At one point the interviewer notices the Rob doesn’t talk about religion or even mention Jesus very much. To which Bell replies:

I think we have enough religious people who are going around trying to convert people. My guard is up when somebody is trying to convert me to their thing. Are you talking to me because you actually are interested in this subject, because you care about me as a human, or am I one more possible conversion that will make you feel good about your religiosity? I don’t have any embarrassment about my religion, and it’s not that I’m too cool, but I would hope that the Jesus message would come through, hopefully through a full humanity. If you have something to say, whether you’re religious or not, if it is truly Christian and Jesus-centered, then it will help and be interesting and compelling to people, regardless of their world view. But I’m not just interested in talking to Christians. I’m interested in what does it mean to be fully human.

This is just so confused and unhelpful. It is classic old-school liberalism: Jesus as the fullest flower of fair humanity. The emphasis on creation has swallowed up the biblical notion of redemption. The shocking, vibrant apostolic message centered on the life, death, resurrection, coming kingdom, and coming judgment of Jesus Christ has morphed in a banal, same-old-same-old message about actualizing our humanity.

Yes, there are hucksters for the “faith” trying to cajole people into the kingdom. But before we chide those interested in conversion, we should remember that when King Agrippa asked Paul if he was trying to persuade him to be a Christian, Paul said “I would to God that not only you but also all who hear me this day might become such as I am” (Acts 26:29). And this was after he talked openly–to secular people mind you–about repentance, the sufferings of Christ, and the resurrection of Jesus from the dead.

I want to think Rob’s theology is better than what comes across in print. But the fact is that I never hear him in an interview (nor elsewhere for that matter) give an explanation of the gospel or a summary of the heart of Christianity that sounds anything like what we read from Peter, Paul, or Jesus. Rob is trying to help people. I bet he’s a nice, sincere guy. I’m sure he faces demands and pressures that I can’t imagine. But he keeps getting the most important questions wrong, and his theology keeps getting worse and worse.

I don’t know how to say this without sounding really condescending, but we should pray that the Lord would give Rob a clearer sense of the gospel and a courage to share it with all the winsomeness, cultural relevance, forthrightness, and biblical fidelity that Paul displayed at the original Mars Hill in Acts 17. No matter the extremes he may have seen in some unhealthy backwards churches out there, there’s no excuse for so frequently and so painfully botching the basic plotline of the Bible and ignoring the most important contours of the faith. With Rob’s notoriety, he has no choice but to ignore most of what people say about him. But I hope that he is open to thoughtful criticism. Not from me, but from someone he trusts who can ask some hard questions prod him back to surer ground.

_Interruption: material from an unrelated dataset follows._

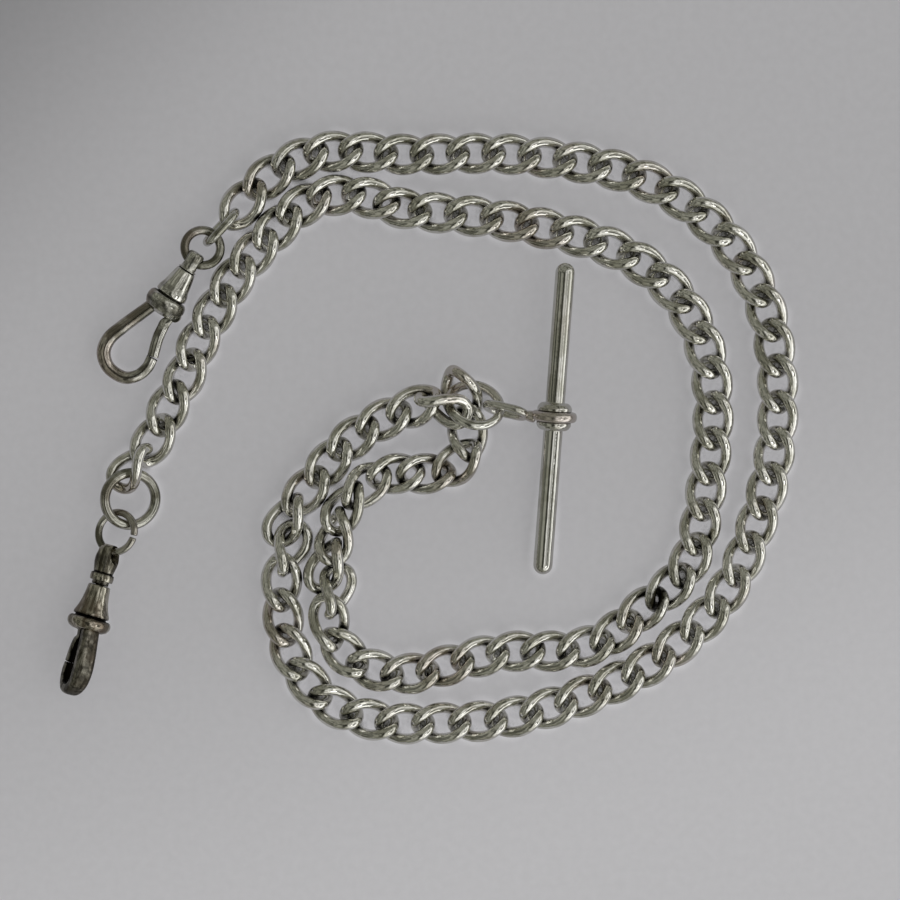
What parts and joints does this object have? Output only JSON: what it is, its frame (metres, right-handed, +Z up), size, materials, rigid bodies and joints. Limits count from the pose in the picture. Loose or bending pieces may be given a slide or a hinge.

I wouldn’t bother to mention Bell except that his influence and his church are larger than life in my old hometown. Emergent Village may be a falling star, but Rob Bell still draws a crowd. Talk to most youth group kids in America and they’ve not heard of Brian McLaren; they’re not reading Joel Osteen; most of them (unfortunately in my opinion) are probably not reading John Piper, and they’re certainly reading Kevin DeYoung less than any of those other guys. But they know Rob Bell. He is reaching many people, especially the young.

But, as always, the question is: what is he reaching them with? Not with the good stuff of the good deposit I’m afraid (2 Timothy 1:8-14).